Agnico CEO and Vice-Chairman Sean Boyd told BNN Bloomberg the company is nearing an “inflection point” in production, earnings per share, and cash flow per share, as operations at its Meliadine and Amaruq projects are on track to begin in the third quarter of this year.  

“We expect to set record production this year as we bring those two projects online,” Boyd said in an interview Friday, noting the miner expects to produce 1.75 million ounces of gold this year, and two million ounces by 2020.

Toronto-based Agnico Eagle reported a 18 per cent decline in first-quarter profit Thursday on lower gold prices and decreased production as its Meadowbank mine in Nunuvut nears the end of its life. The company reported net income of US$37 million or 16 cents per share in the three months ended March 31, down from US$44 million or 19 cents per share during the same period a year ago.

As the company ramps up production plans in Nunavut, Boyd reiterated previous calls for governments to invest in infrastructure in Canada’s north, something he was hoping to see in the last federal budget.

“We have this tremendous opportunity here in Canada – we’re blessed with resources,” Boyd said. “We need a policy of investment and infrastructure, particularly in the north, where we see tremendous opportunity.”

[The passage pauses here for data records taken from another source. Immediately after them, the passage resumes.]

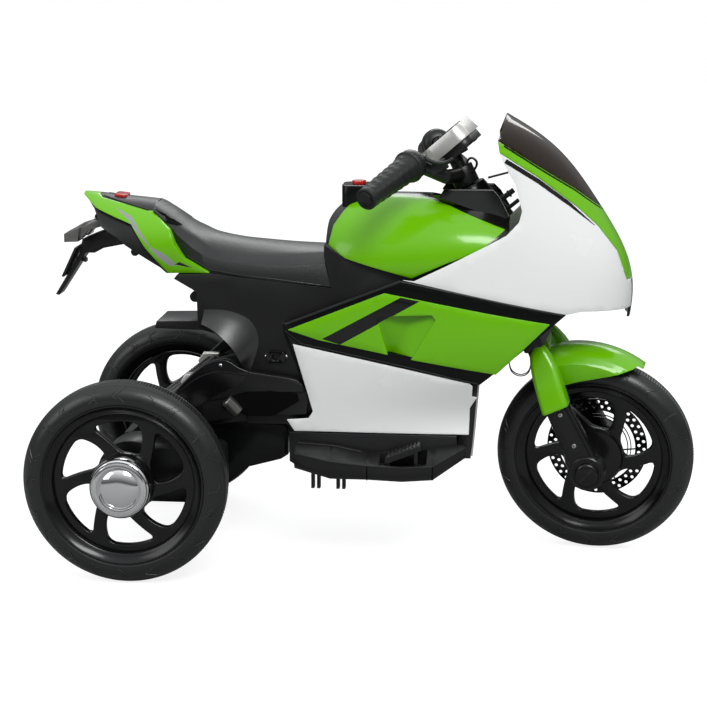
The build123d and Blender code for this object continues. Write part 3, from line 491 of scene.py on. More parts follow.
def tread_mesh():
    """The fine teeth round the middle of the tyre."""
    verts = []
    for i in range(2 * TREAD_TEETH):
        for across in TREAD_ROWS:
            top = i % 2 and abs(across) < 9.5
            x, y = polar(TREAD_TOP if top else TREAD_FOOT, 180 * i / TREAD_TEETH)
            verts.append((x / 1000, y / 1000, across / 1000))
    return mesh_of(verts, sheet_faces(2 * TREAD_TEETH, len(TREAD_ROWS), True))


def side_marks(side):
    """The bent marks and the two thin rings on one side of the tyre."""
    marks = []
    for i in range(SIDE_MARKS):
        middle = 360 * i / SIDE_MARKS
        lean = 1 if i % 2 else -1
        outer = [(129.5, middle - 3.4), (139.0, middle + 2.2 * lean), (150.0, middle - 3.0)]
        inner = [(133.0, middle + 1.8), (140.0, middle + 4.6 * lean), (147.5, middle + 1.8)]
        marks.append(tube_mesh(sidewall_line(outer, side), 0.75, 6))
        marks.append(tube_mesh(sidewall_line(inner, side), 0.6, 6))
    for radius in (131.0, 150.8):
        height = side * (sidewall(radius) - 0.1) / 1000
        points = [(x / 1000, y / 1000, height) for x, y in circle(radius, 120)]
        marks.append(tube_mesh(points, 0.4, 5, closed=True))
    return marks


def pit_shade_meshes():
    """Flat black discs in both sides of a tyre, which lie along its slope: painted shade in place of its round
    holes.
    """
    pits = []
    for side in (-1, 1):
        for i in range(PIT_COUNT):
            x, y = polar(PIT_RADIUS, 55 + 360 / PIT_COUNT * i)
            tilt = Matrix.Rotation(math.radians(PIT_TILT * side), 4, Vector((-y, x, 0)))
            place = Matrix.Translation((x / 1000, y / 1000, side * PIT_HEIGHT / 1000))
            pits.append(turned(PIT, 16, place @ tilt @ Matrix.Diagonal((1, 1, side, 1))))
    return pits


def spoke_middle(radius):
    """How far round a spoke's middle line has swept at this radius, in degrees."""
    return 17.0 * (radius - 46) / 45


def window_edge(radius):
    """Half width of a spoke at this radius, with the window's rounded corners added."""
    half = 10.0 + 3.2 * ((radius - 68) / 26) ** 2
    for end, way in ((WINDOW_INNER, 1), (WINDOW_OUTER, -1)):
        depth = (radius - end) * way
        if depth < WINDOW_CORNER:
            half += WINDOW_CORNER - math.sqrt(max(0.0, WINDOW_CORNER**2 - (WINDOW_CORNER - depth) ** 2))
    return half


def window(index):
    """The outline of the opening between two spokes."""
    radii = [WINDOW_INNER + (WINDOW_OUTER - WINDOW_INNER) * i / 28 for i in range(29)]
    first, second = SPOKE_FIRST + 360 / SPOKES * index, SPOKE_FIRST + 360 / SPOKES * (index + 1)
    left = [(r, first + spoke_middle(r) + math.degrees(window_edge(r) / r)) for r in radii]
    right = [(r, second + spoke_middle(r) - math.degrees(window_edge(r) / r)) for r in radii]
    top = [(radii[-1], left[-1][1] + (right[-1][1] - left[-1][1]) * i / 12) for i in range(1, 12)]
    low = [(radii[0], right[0][1] + (left[0][1] - right[0][1]) * i / 8) for i in range(1, 8)]
    return [polar(r, a) for r, a in (*left, *top, *right[::-1], *low)]


def brake_disc_meshes():
    """The disc with two rows of holes, two thin rings, six arms and a hub, on the far side of the wheel."""
    holes = [circle(2.7, 12, *polar(75.0, 10 * i)) for i in range(36)]
    holes += [circle(2.7, 12, *polar(67.0, 10 * i + 5)) for i in range(36)]
    disc = [plate_mesh([circle(80.0), circle(61.0), *holes], -34.4, -31.6, 0.3)]
    disc += [plate_mesh([circle(radius), circle(radius - 1.6)], -34.0, -32.0, 0.3) for radius in (50.0, 55.0)]
    for i in range(SPOKES):
        x0, y0 = polar(26, SPOKE_FIRST + 60 * i)
        x1, y1 = polar(62.5, SPOKE_FIRST + 60 * i + 12)
        disc.append(tube_mesh([(x0 / 1000, y0 / 1000, -0.033), (x1 / 1000, y1 / 1000, -0.033)], 1.35, 8))
    hub = ((6.2, -31.6), (28.0, -31.6), (29.0, -32.4), (29.0, -33.6), (28.0, -34.4), (6.2, -34.4))
    return [*disc, lathe_mesh(hub, 72)]


profile = [*TYRE_HALF_PROFILE, *[(r, -t) for r, t in TYRE_HALF_PROFILE[::-1]]]
tyre_mesh = joined([lathe_mesh(profile, 144), tread_mesh(), *side_marks(RIGHT), *side_marks(LEFT)])
pit_shade_mesh = joined(pit_shade_meshes())
rim_mesh = joined([
    lathe_mesh(BARREL, 128),
    plate_mesh([circle(108.5), *[window(i) for i in range(SPOKES)]], 2.0, 14.5, 2.4),
    lathe_mesh(HUB, 72),
])
cap_mesh = joined([lathe_mesh(CAP, 96, False), lathe_mesh(CAP_RING)])

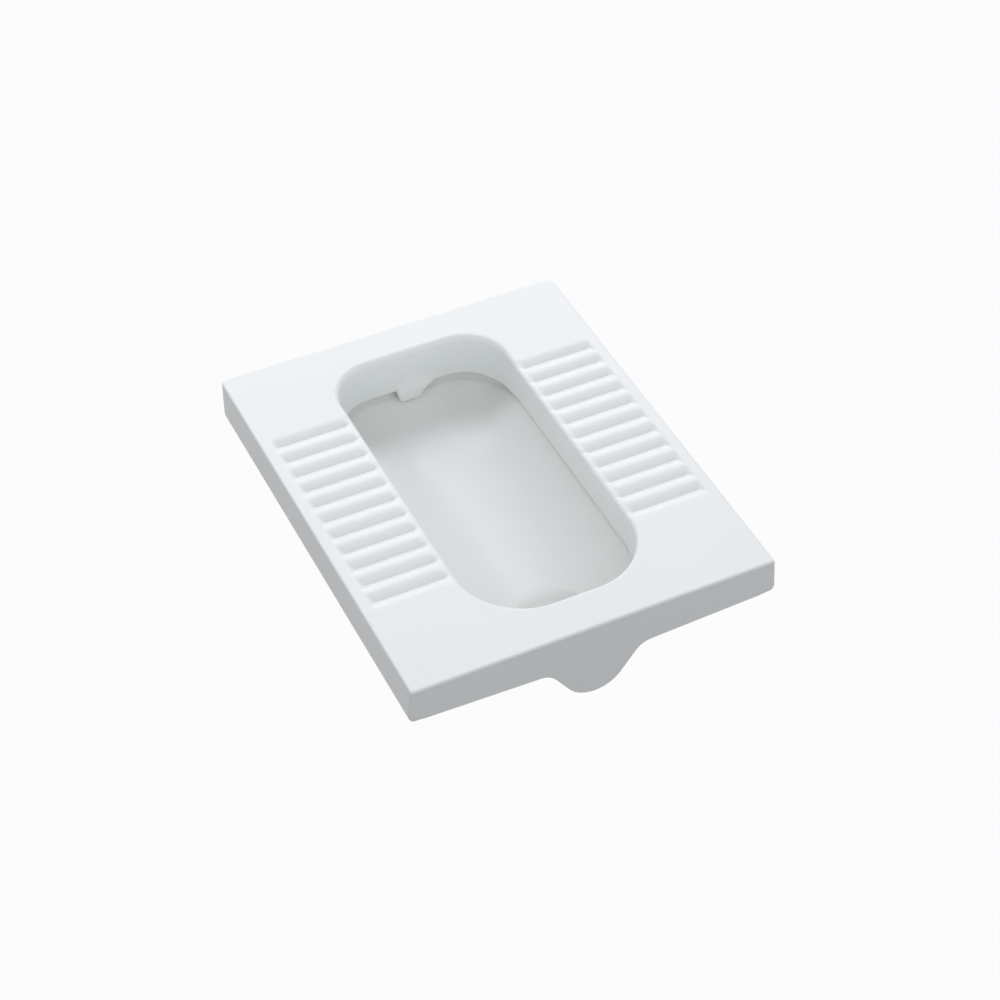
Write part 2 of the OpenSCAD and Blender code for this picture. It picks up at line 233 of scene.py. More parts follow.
# ---------------------------------------------------------------- material and node helpers
def linear(code):
    """An sRGB hex colour as linear RGBA."""
    parts = [int(code[k:k + 2], 16) / 255.0 for k in (0, 2, 4)]
    levels = [c / 12.92 if c <= 0.04045 else ((c + 0.055) / 1.055) ** 2.4 for c in parts]
    return (*levels, 1.0)


def add(tree, kind, inputs=(), output=0, **settings):
    """Adds a node, sets its properties, feeds its inputs with values or sockets, and returns one of
    its outputs. Inputs are a tuple in order, or a dictionary by name or number."""
    node = tree.nodes.new(kind)
    for key, value in settings.items():
        setattr(node, key, value)
    pairs = inputs.items() if isinstance(inputs, dict) else enumerate(inputs)
    for key, value in pairs:
        if isinstance(value, bpy.types.NodeSocket):
            tree.links.new(value, node.inputs[key])
        else:
            node.inputs[key].default_value = value
    return node.outputs[output] if len(node.outputs) else node


def new_material(name):
    material = bpy.data.materials.new(name)
    material.use_nodes = True
    material.node_tree.nodes.clear()
    return material


def glazed_vitreous_china(name, thin, thick):
    """Vitreous china, slip-cast, sprayed with an opaque white glaze and fired: a dense white with a
    faintly green-grey cast, a soft wet shine, and a skin that waves very slightly where the glaze
    ran and settled. Thin and thick are its colours where the glaze lies thinner and thicker."""
    material = new_material(name)
    tree = material.node_tree
    place = add(tree, "ShaderNodeTexCoord", output=3)
    # Glaze that ran thicker in places, in patches about 90 mm across, reads a touch greener
    patch = add(tree, "ShaderNodeTexNoise", {"Vector": place, "Scale": 11.0, "Detail": 2.0})
    body = add(tree, "ShaderNodeMix", {"Factor": patch, 6: linear(thin), 7: linear(thick)},
               output=2, data_type="RGBA")
    # The skin's slow waves are about 40 mm long, and its orange peel about 2.5 mm
    wave = add(tree, "ShaderNodeTexNoise", {"Vector": place, "Scale": 25.0, "Detail": 1.0})
    peel = add(tree, "ShaderNodeTexNoise", {"Vector": place, "Scale": 400.0, "Detail": 1.0})
    skin_height = add(tree, "ShaderNodeMath", (peel, 0.04, wave), operation="MULTIPLY_ADD")
    bump = add(tree, "ShaderNodeBump",
               {"Strength": 0.06, "Distance": 0.002, "Height": skin_height})
    shine = add(tree, "ShaderNodeMath", (patch, 0.06, 0.265), operation="MULTIPLY_ADD")
    surface = add(tree, "ShaderNodeBsdfPrincipled",
                  {"Base Color": body, "Roughness": shine, "IOR": 1.5,
                   "Specular IOR Level": 0.3, "Normal": bump})
    add(tree, "ShaderNodeOutputMaterial", {"Surface": surface})
    return material


def epdm_rubber():
    """EPDM rubber, compression moulded: near-black, dull, with the mould's fine matt grain and a
    grey bloom that comes out on its surface."""
    material = new_material("epdm_rubber")
    tree = material.node_tree
    place = add(tree, "ShaderNodeTexCoord", output=3)
    # Bloom lies in clouds about 12 mm across, and the grain is drawn at 0.8 mm so that it shows
    bloom = add(tree, "ShaderNodeTexNoise", {"Vector": place, "Scale": 80.0, "Detail": 4.0})
    grain = add(tree, "ShaderNodeTexNoise", {"Vector": place, "Scale": 1250.0, "Detail": 2.0})
    body = add(tree, "ShaderNodeMix", {"Factor": bloom, 6: linear("1E1F21"), 7: linear("35373A")},
               output=2, data_type="RGBA")
    bump = add(tree, "ShaderNodeBump", {"Strength": 0.25, "Distance": 0.0004, "Height": grain})
    matt = add(tree, "ShaderNodeMapRange", (bloom, 0.3, 0.7, 0.55, 0.75))
    surface = add(tree, "ShaderNodeBsdfPrincipled",
                  {"Base Color": body, "Roughness": matt, "IOR": 1.52, "Normal": bump})
    add(tree, "ShaderNodeOutputMaterial", {"Surface": surface})
    return material


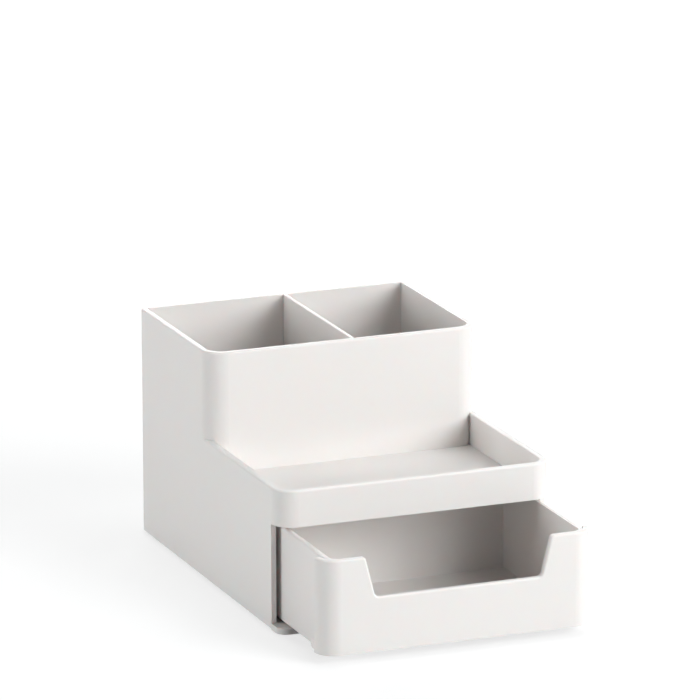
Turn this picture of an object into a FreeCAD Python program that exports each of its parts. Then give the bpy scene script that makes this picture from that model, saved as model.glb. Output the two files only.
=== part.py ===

“We have to power all of these mines with diesel, there’s no alternative at the moment. So we see great potential to partner with governments to build the cleaner renewable energy infrastructure to open up the north for responsible resource development.”

Boyd added that there’s a way to take advantage of Canada’s resource wealth in a responsible way with cleaner energy – and that Canadian companies should collectively make those decisions to do so.

“It’s a challenge,” Boyd said. “And I think as Canadians we have to decide: Do we take advantage of the resources and resource wealth that we have in this country?”